Thursday, October 30, 2014

Work and shit

Being unemployed has caused a lot of my conversations and thoughts lately to be about work and working.   Whether or not work is inherent to being human or if it’s been an advent of society in an effort for people with the means to not have to work.  On a far more base level, I got into a conversation about when we each started working and my knee jerk answer has always been that I started working at 16 setting up an archive file room for an environmental company.  That’s not completely accurate though.  Thinking back on it a little bit more I remembered that I had done some entry-level office work for a few days at 13 or 14 but even before that I was a super of sorts. At 12 or so the building we were living in was sold and the new owner didn’t feel like making the trip over twice a week to pick up the garbage cans so he offered me something like $20 a week.   On top of picking up garbage cans I had sweep out the four floors and keep the front of the connected building swept and clean. The building also had a backyard, which wasn’t so much a back yard as it was concrete blocks and a wild overgrown assortment of weeds.  They might not have all been weeds but being a city kid I have no idea what the difference is between weeds and non-weeds.  Now what’s relevant to the story isn’t the back yard but rather how you got to the back yard. 

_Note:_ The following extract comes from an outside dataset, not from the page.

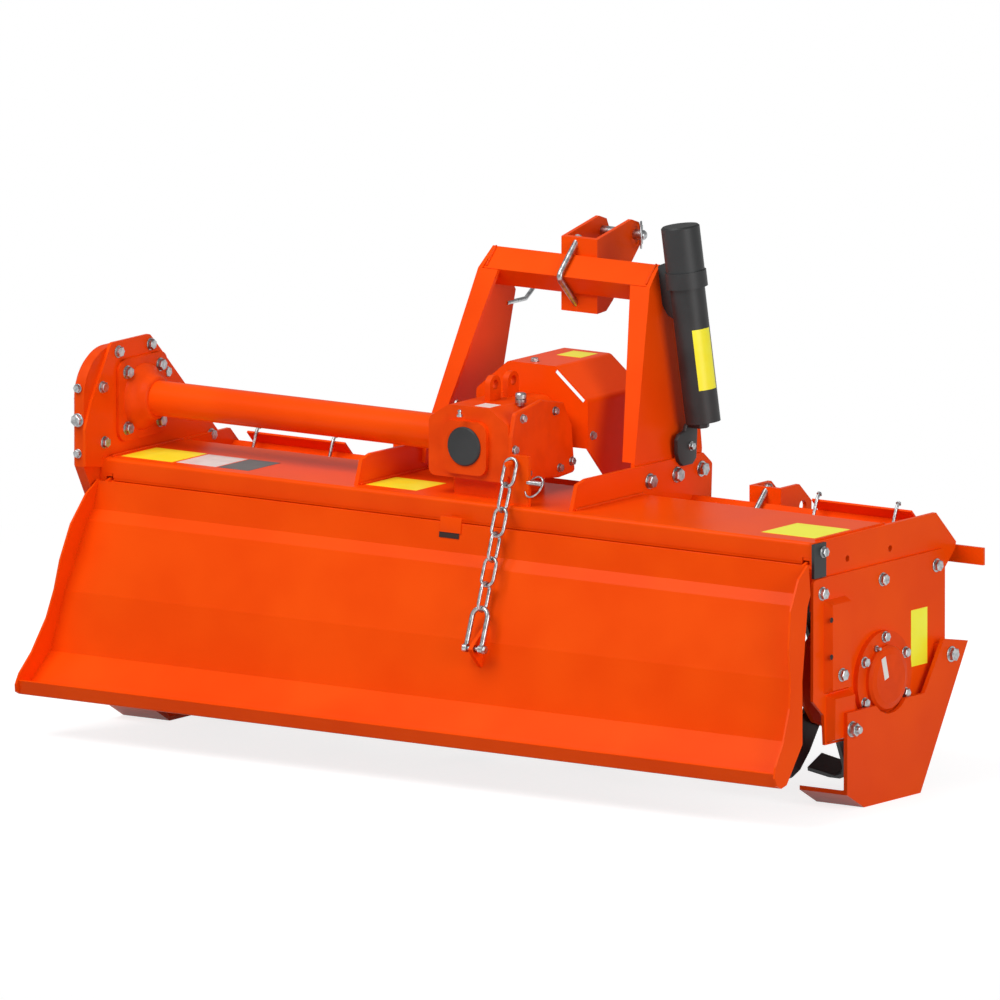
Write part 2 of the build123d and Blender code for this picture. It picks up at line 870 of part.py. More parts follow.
sheet_line = (
    # rear face of the tailgate's sheet, top to lip
    (-18, -40),
    (-24, -92),
    (-38, -112),
    (-82, -238),
    (-105, -348),
    (-168, -410),
    (-184, -414),
    (-191, -390),
)
wing_line = (
    # outline of each wing, down its rear edge
    (-16, -38),
    (-50, -60),
    (-64, -80),
    (-87, -112),
    (-107, -177),
    (-113, -231),
    (-127, -282),
    (-161, -342),
    (-193, -378),
    (-200, -398),
    (-196, -412),
    (-184, -418),
    (-166, -414),
    (-102, -350),
    (-78, -239),
    (-34, -112),
    (-20, -92),
    (-14, -40),
)
tail_top = -38
tail_bottom = -418
wing_slope = wing_spread / (tail_top - tail_bottom)
chain_x = 118
lug_y = -112
lug_z = -246
link_wire = 4


def wing_x(z, inset):
    """Half width of the tailgate at a height, drawn in by a thickness."""
    return half_width + (tail_top - z) * wing_slope - inset


with BuildPart() as tail_sheet_part:
    with BuildSketch(Plane.YZ.offset(-full_half)):
        with BuildLine():
            Polyline(*(side_view(y, z) for y, z in sheet_line))
            offset(amount=tail_sheet, side=Side.LEFT)
        make_face()
    extrude(amount=2 * full_half)
    with BuildSketch(Plane.XZ.offset(-hood_rear)):
        with BuildLine():
            Polyline(
                front_view(wing_x(tail_top + 4, tail_sheet), tail_top + 4),
                front_view(wing_x(tail_bottom - 6, tail_sheet), tail_bottom - 6),
                front_view(-wing_x(tail_bottom - 6, tail_sheet), tail_bottom - 6),
                front_view(-wing_x(tail_top + 4, tail_sheet), tail_top + 4),
                close=True,
            )
        make_face()
    extrude(amount=400, both=True, mode=Mode.INTERSECT)
    for ear_x in ear_places:
        with BuildSketch(Plane.YZ.offset(ear_x - ear_plate / 2)):
            with Locations(side_view(hinge_y, hinge_z)):
                Circle(ear_radius)
            with BuildLine():
                Polyline(
                    side_view(hinge_y, hinge_z + ear_radius),
                    side_view(-15, -42),
                    side_view(-21, -90),
                    side_view(hinge_y + 6, hinge_z - 10),
                    close=True,
                )
            make_face()
        extrude(amount=ear_plate)
    with BuildSketch(Plane.YZ.offset(-full_half)):
        with Locations(side_view(hinge_y, hinge_z)):
            Circle(hinge_radius + running_gap)
    extrude(amount=2 * full_half, mode=Mode.SUBTRACT)
    with BuildSketch(Plane.YZ.offset(chain_x - 4)):
        with BuildLine():
            Polyline(
                side_view(-67, -202),
                side_view(lug_y + 2, lug_z + 12),
                side_view(lug_y - 12, lug_z),
                side_view(lug_y - 4, lug_z - 12),
                side_view(-90, -285),
                side_view(-80, -240),
                close=True,
            )
        make_face()
        with Locations(side_view(lug_y, lug_z)):
            Circle(link_wire + 3, mode=Mode.SUBTRACT)
    extrude(amount=8)
tail_sheet_part.part.label = "tailgate"
export_step(tail_sheet_part.part, "parts/tailgate.step")

for side, wing_name in ((-1, "left_wing"), (1, "right_wing")):
    with BuildPart() as wing:
        with BuildSketch(Plane.YZ.offset(side * (half_width - 20))):
            with BuildLine():
                Polyline(*(side_view(y, z) for y, z in wing_line), close=True)
            make_face()
        extrude(amount=side * (wing_spread + 40))
        with BuildSketch(Plane.XZ.offset(-hood_rear)):
            with BuildLine():
                Polyline(
                    front_view(side * wing_x(tail_top, 0), tail_top),
                    front_view(side * wing_x(tail_bottom, 0), tail_bottom),
                    front_view(side * wing_x(tail_bottom, tail_sheet), tail_bottom),
                    front_view(side * wing_x(tail_top, tail_sheet), tail_top),
                    close=True,
                )
            make_face()
        extrude(amount=400, both=True, mode=Mode.INTERSECT)
    wing.part.label = wing_name
    export_step(wing.part, f"parts/{wing_name}.step")

with BuildPart() as hinge_rod:
    with BuildSketch(Plane.YZ.offset(-half_width)):
        with Locations(side_view(hinge_y, hinge_z)):
            Circle(hinge_radius)
    extrude(amount=2 * half_width)
hinge_rod.part.label = "hinge_rod"
export_step(hinge_rod.part, "parts/hinge_rod.step")

# Plastic pad outside the hinge rod's right end
hinge_pad_outline = (
    side_view(-5, -2),
    side_view(33, -2),
    side_view(33, bearing_top + 2),
    side_view(-5, bearing_top + 2),
)
with BuildPart() as hinge_pad:
    with BuildSketch(Plane.YZ.offset(half_width)):
        with BuildLine():
            Polyline(*hinge_pad_outline, close=True)
        make_face()
    extrude(amount=outer_sheet)
hinge_pad.part.label = "right_hinge_pad"
export_step(hinge_pad.part, "parts/right_hinge_pad.step")

# Chain that holds the tailgate, and the plate it hangs from
chain_top_y = 9
chain_top_z = 84
chain_count = 7
link_half_width = 15.5
link_play = 0.3  # between one link and the next
peg_radius = 5
chain_run = hypot(lug_y - chain_top_y, lug_z - chain_top_z) - link_wire
link_pitch = chain_run / chain_count
chain_dir = Vector(0, lug_y - chain_top_y, lug_z - chain_top_z).normalized()
link_bend = link_half_width - link_wire

with BuildPart() as chain_bracket:
    with Locations(spot(130, 20, 46)):
        Box(40, 8, 92)
    with BuildSketch(Plane.XZ.offset(-hood_rear - 16)):
        with Locations(front_view(chain_x, chain_top_z - peg_radius - 0.6)):
            Circle(peg_radius)
    extrude(amount=24)
chain_bracket.part.label = "chain_bracket"
export_step(chain_bracket.part, "parts/chain_bracket.step")

link_run = link_pitch / 2 + link_wire - link_bend - link_play / 2
with BuildPart() as one_link:
    with BuildSketch(Plane.YZ.offset(-link_run)):
        with Locations((link_bend, 0), (-link_bend, 0)):
            RegularPolygon(link_wire, 8)
    extrude(amount=2 * link_run)
    for end in (-1, 1):
        with BuildSketch(Plane.YZ.offset(end * link_run)):
            with Locations((link_bend, 0)):
                RegularPolygon(link_wire, 8)
        revolve(axis=Axis((end * link_run, 0, 0), (0, 0, -end)), revolution_arc=180)

chain_links = []
for link in range(chain_count):
    centre = Vector(*spot(chain_x, chain_top_y, chain_top_z)) + chain_dir * (link + 0.5) * link_pitch
    across = Vector(1, 0, 0) if link % 2 == 0 else chain_dir.cross(Vector(1, 0, 0))
    link_plane = Plane(origin=centre, x_dir=chain_dir, z_dir=chain_dir.cross(across))
    chain_links.append(link_plane * one_link.part)

with BuildPart() as chain:
    add(chain_links)
chain.part.label = "chain"
export_step(chain.part, "parts/chain.step")

# Rotor

rotor_tube_radius = 40
rotor_end = inner_half - housing_reach - 6
flange_radius = 105
flange_plate = 8
flange_count = 7
flange_setback = 100  # outermost flanges from the side plates' outer faces
flange_step = 2 * (half_width - flange_setback) / (flange_count - 1)
blade_plate = 8
blade_width = 58
blade_foot = 80  # sideways reach of each blade
blade_root = 62
blade_turn = 14  # how far each row of blades is turned on from the one before
axis_spot = Vector(*spot(0, rotor_setback, -rotor_drop))

with BuildPart() as rotor_tube:
    with BuildSketch(Plane.YZ.offset(-rotor_end)):
        with Locations(side_view(rotor_setback, -rotor_drop)):
            Circle(rotor_tube_radius)
    extrude(amount=2 * rotor_end)
    with BuildSketch(Plane.YZ.offset(-half_width)):
        with Locations(side_view(rotor_setback, -rotor_drop)):
            Circle(stub_radius)
    extrude(amount=2 * half_width)
    for flange in range(flange_count):
        flange_x = (flange - (flange_count - 1) / 2) * flange_step
        with BuildSketch(Plane.YZ.offset(flange_x - flange_plate / 2)):
            with Locations(side_view(rotor_setback, -rotor_drop)):
                RegularPolygon(flange_radius, 12, rotation=flange * blade_turn)
        extrude(amount=flange_plate)
rotor_tube.part.label = "rotor_tube"
export_step(rotor_tube.part, "parts/rotor_tube.step")

# L-shaped blades, three bent each way on every flange but the outer two, whose blades bend inwards
blade_bend = 22
tip_inner = rotor_radius - 9
with BuildPart() as one_blade:
    with BuildSketch(Plane.XZ.offset(blade_width / 2)):
        with BuildLine():
            Polyline(
                (0, blade_root),
                (0, tip_inner - blade_bend),
                (0.3 * blade_bend, tip_inner - 0.3 * blade_bend),
                (blade_bend, tip_inner),
                (blade_foot, tip_inner - 12),
            )
            offset(amount=blade_plate, side=Side.LEFT)
        make_face()
    extrude(amount=-blade_width)
    with BuildSketch(Plane.YZ.offset(-blade_plate)):
        with BuildLine():
            Polyline(
                (-blade_width / 2, blade_root),
                (-blade_width / 2, 150),
                (-blade_width / 2 + 12, rotor_radius),
                (blade_width / 2, rotor_radius - 4),
                (blade_width / 2 + 4, 150),
                (blade_width / 2 - 6, blade_root),
                close=True,
            )
        make_face()
    extrude(amount=blade_foot + 2 * blade_plate, mode=Mode.INTERSECT)
    with BuildSketch(Plane.YZ.offset(-blade_plate)):
        Circle(rotor_radius)
    extrude(amount=blade_foot + 2 * blade_plate, mode=Mode.INTERSECT)

blade_places = []
for flange in range(flange_count):
    flange_x = (flange - (flange_count - 1) / 2) * flange_step
    for step in range(6):
        way = 1 if step % 2 else -1
        if flange == 0:
            way = 1
        if flange == flange_count - 1:
            way = -1
        face_x = flange_x + way * flange_plate / 2
        turn = step * 60 + flange * blade_turn
        blade = one_blade.part
        if way < 0:
            blade = blade.mirror(Plane.YZ)
        blade = Pos(face_x + way * blade_plate, 0, 0) * Rot(turn, 0, 0) * blade
        blade_places.append(Pos(axis_spot) * blade)

with BuildPart() as rotor_blades:
    add(blade_places)
rotor_blades.part.label = "rotor_blades"
export_step(rotor_blades.part, "parts/rotor_blades.step")
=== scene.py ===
import json
import math

import bmesh
import bpy
from mathutils import Matrix, Vector


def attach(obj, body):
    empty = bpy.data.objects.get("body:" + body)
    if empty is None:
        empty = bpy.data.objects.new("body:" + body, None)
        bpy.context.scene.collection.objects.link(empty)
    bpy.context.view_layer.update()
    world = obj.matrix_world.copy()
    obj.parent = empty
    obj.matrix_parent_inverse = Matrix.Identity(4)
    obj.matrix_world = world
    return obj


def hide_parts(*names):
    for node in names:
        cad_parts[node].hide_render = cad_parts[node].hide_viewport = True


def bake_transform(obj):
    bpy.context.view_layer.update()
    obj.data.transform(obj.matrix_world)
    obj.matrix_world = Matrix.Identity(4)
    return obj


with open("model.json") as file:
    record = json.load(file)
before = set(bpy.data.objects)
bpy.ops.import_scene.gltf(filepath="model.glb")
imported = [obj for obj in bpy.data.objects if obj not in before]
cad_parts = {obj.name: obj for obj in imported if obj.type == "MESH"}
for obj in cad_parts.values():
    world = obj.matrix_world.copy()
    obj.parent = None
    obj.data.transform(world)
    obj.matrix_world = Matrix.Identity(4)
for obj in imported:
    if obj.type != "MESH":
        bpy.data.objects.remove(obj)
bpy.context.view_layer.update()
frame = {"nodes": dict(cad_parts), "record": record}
print("frame loaded")

mm = 0.001
hoodTop = 500  # height of the hood's flat top, mm
hoodRear = -167  # its rear edge
axisPlace = (205, -275)  # rotor axis, forward of and below that edge


# x from the middle, y forward of the hood's rear edge, z above its top, all in mm
def spot(x, y, z):
    return Vector((x, hoodRear + y, hoodTop + z)) * mm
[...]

I’ll do my best to describe the building.  If you were facing the entrance-way you’d see two stone steps which led to a double door to a foyer where the mail boxes were. To the left of the entrance way was an iron gate that rounded to the doorway.  To the right there were the same iron gates except that at the end there was a swinging gate, which lead down to a tunnel, which brought you to a shared space with the connected building next door and then up five or six steps which then led to the backyard. 

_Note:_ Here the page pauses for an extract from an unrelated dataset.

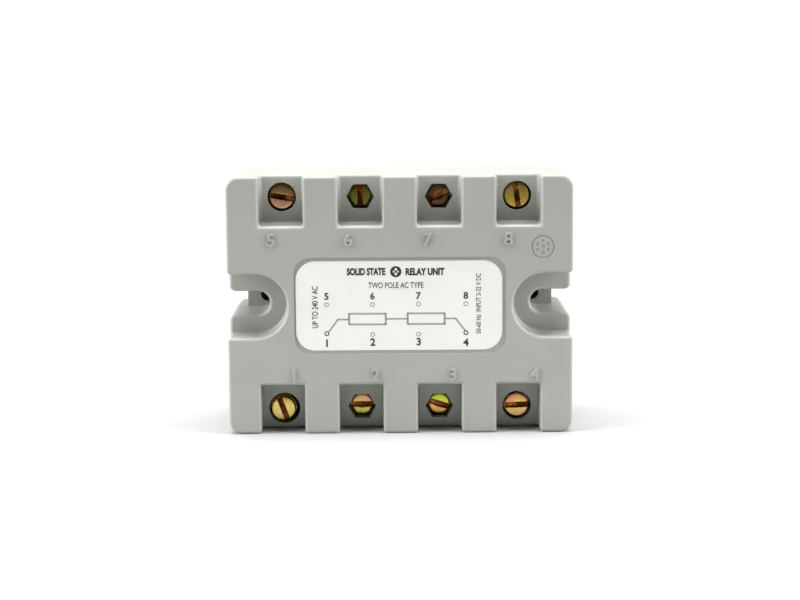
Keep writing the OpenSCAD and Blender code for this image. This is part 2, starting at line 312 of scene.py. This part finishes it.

To go off topic for a minute, we lived on the first floor and right by those 5 or 6 steps, which led to the backyard was the small window of our bathroom.  The apartment was a two bedroom laid out in a straight line.  As you walked in you’d be in a hallway with the bathroom greeting you.  If you headed left you’d hit the kitchen and then my room, which faced the backyard.  If you headed right you’d hit the living room and then through a set of French doors my mom’s room, which faced the street.  The bathroom had only a small window and up until this one night we would keep it open to vent out the steam that would build up after using the shower.  The shower wasn’t very big and my mom would put the hair products on the shelf directly in front of the window.  From the ground the window had to be a good 6 feet high.  Well, one night we were all woken up to a series of tapping.  Tap, tap.  Tap, tap.  Tap, tap. I don’t remember if I woke up from the tapping or from my mom screaming but in either case the situation became clear.  Someone had jumped and hung off the ledge of the bathroom window and while holding themselves up they started to move the various shampoo and conditions bottles away from the 24” window in an effort to climb in.  Thankfully mom’s screaming scared or startled them enough to jump down and run away. 

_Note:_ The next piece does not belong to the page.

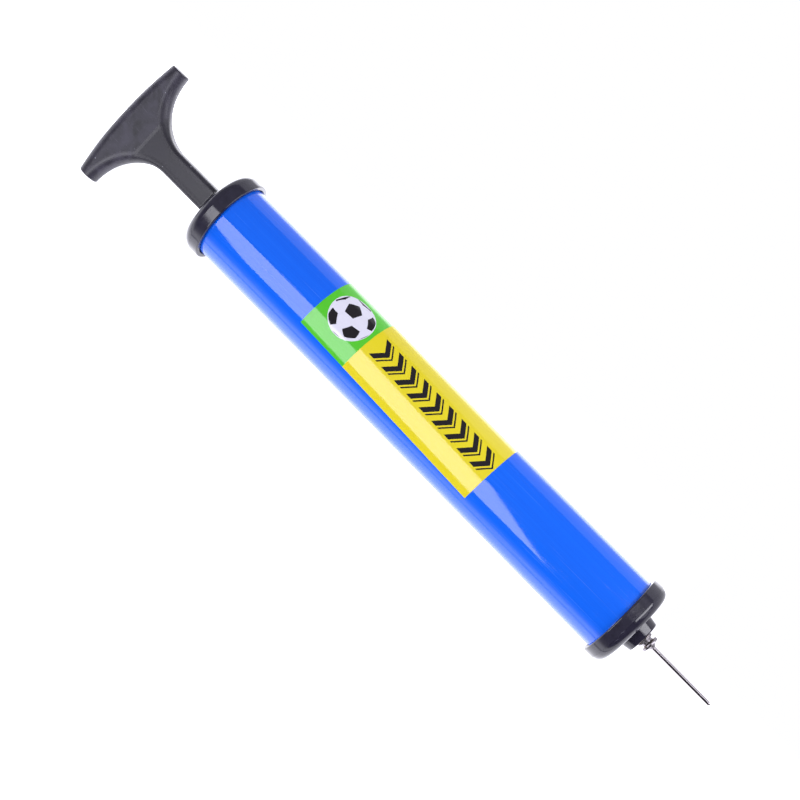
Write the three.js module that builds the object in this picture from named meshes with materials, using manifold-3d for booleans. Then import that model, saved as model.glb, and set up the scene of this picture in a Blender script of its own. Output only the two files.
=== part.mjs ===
// A hand pump for balls, with its inflation needle screwed in and its handle pushed home.
// Millimetres, +Z up. The pump lies along X on the rims of its two caps: handle at -X, needle at +X.
// A station is a place along X. Every round piece is centred on the pump's axis, which is parallel to X
// and one cap radius above the surface that the pump lies on. Pieces that touch keep CLEARANCE between them.

import * as THREE from 'three';
import { mergeVertices } from 'three/addons/utils/BufferGeometryUtils.js';
import Module from 'manifold-3d';

// Driving dimensions
const CLEARANCE = 0.3;
const CAP_RADIUS = 19.85;
const CAP_WALL = 2.4;
const TUBE_RADIUS = 17.5;
const TUBE_WALL = 1.6;
const HANDLE_CAP = { mouth: -103.5, rimEnd: -108.5, face: -112.4 };
const NEEDLE_CAP = { mouth: 120.7, rimEnd: 125.3, face: 129.0 };
const ROD_RADIUS = 3.0;
const HANDLE_BACK = -170.2;
const HANDLE_THICKNESS = 9.0;
const HANDLE_HALF_SPAN = 29.5;
const NECK_HALF_WIDTH = 5.5;
const NECK_END = -116.5;
const BOSS = { baseRadius: 8.15, endRadius: 7.35, end: 133.9 };
const THREAD_RADIUS = 3.55;
const NEEDLE_RADIUS = 0.9;
const NEEDLE_TIP = 170.2;

// Round pieces are prisms with this many sides. Each stated radius is the distance to a side, not to a corner.
const BIG_SIDES = 32;
const SMALL_SIDES = 24;
const TINY_SIDES = 12;

// Sizes that follow from the driving ones
const TUBE_BORE = TUBE_RADIUS - TUBE_WALL;
const CAP_SKIRT_BORE = TUBE_RADIUS + CLEARANCE;
const HANDLE_CAP_FLOOR = HANDLE_CAP.face + CAP_WALL;
const NEEDLE_CAP_FLOOR = NEEDLE_CAP.face - CAP_WALL;
const TUBE_START = HANDLE_CAP_FLOOR + CLEARANCE;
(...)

I think you get a sense of how secluded the area back there was.  To get back to the work part of the story, I’m sweeping up outside and making my way to the tunnel to finish up and earn that sweet $20 and then I smell it and see it.  I don’t remember if there was a no pets policy in the building or if people just didn’t have pets and at the same time the neighborhood didn’t really have dogs around.  I make my way down the stairs and there it is, shit.  Human shit.  How my 12 year old mind was so convinced that it was human I’m not sure.  Maybe because of the lack of dogs, maybe the size, I’m not sure.  I am sure that I was horrified and disgusted that someone could do that.  I might have stopped being the super in training after that incident because I was so horrified.  Now this memory came flooding back during this conversation and my adult brain definitely saw it very differently than my kid brain.  I relived a small portion of the disgust but then my thoughts were of what kind o situation that person must have been in.  Were they homeless?  Were they on drugs?  Was this alley a godsend?  A place of hidden from the street where they could have some privacy as they tended to a base need in a time of need. 


Drugs were around the neighborhood.  We used to play in a parking lot, which was in front of a small annex of classrooms for the elementary school a block away.  The school and the lot was called “the mini-school.”  The back of the mini-school was a little scarier since it was darker and there was significantly less space than there was in the front area.  I remember finding small vials and condoms when a ball would inevitably make its way around to the back and the older kids would make me go and get it.  I like to think I was a street savvy kid but I’m pretty sure I was still fairly ignorant about these things.  Even if I had a base level understanding that they fell into the categories of drugs and sex, I definitely didn’t have a handle on the logistics or details of them.  On some level all of these things probably factored into my knee jerk reaction of thinking the shit was a person’s, but now I’m thinking of the neighborhood as a whole and how during the 80’s and early 90’s where else would do you do things but not out in the streets in the most secluded of areas.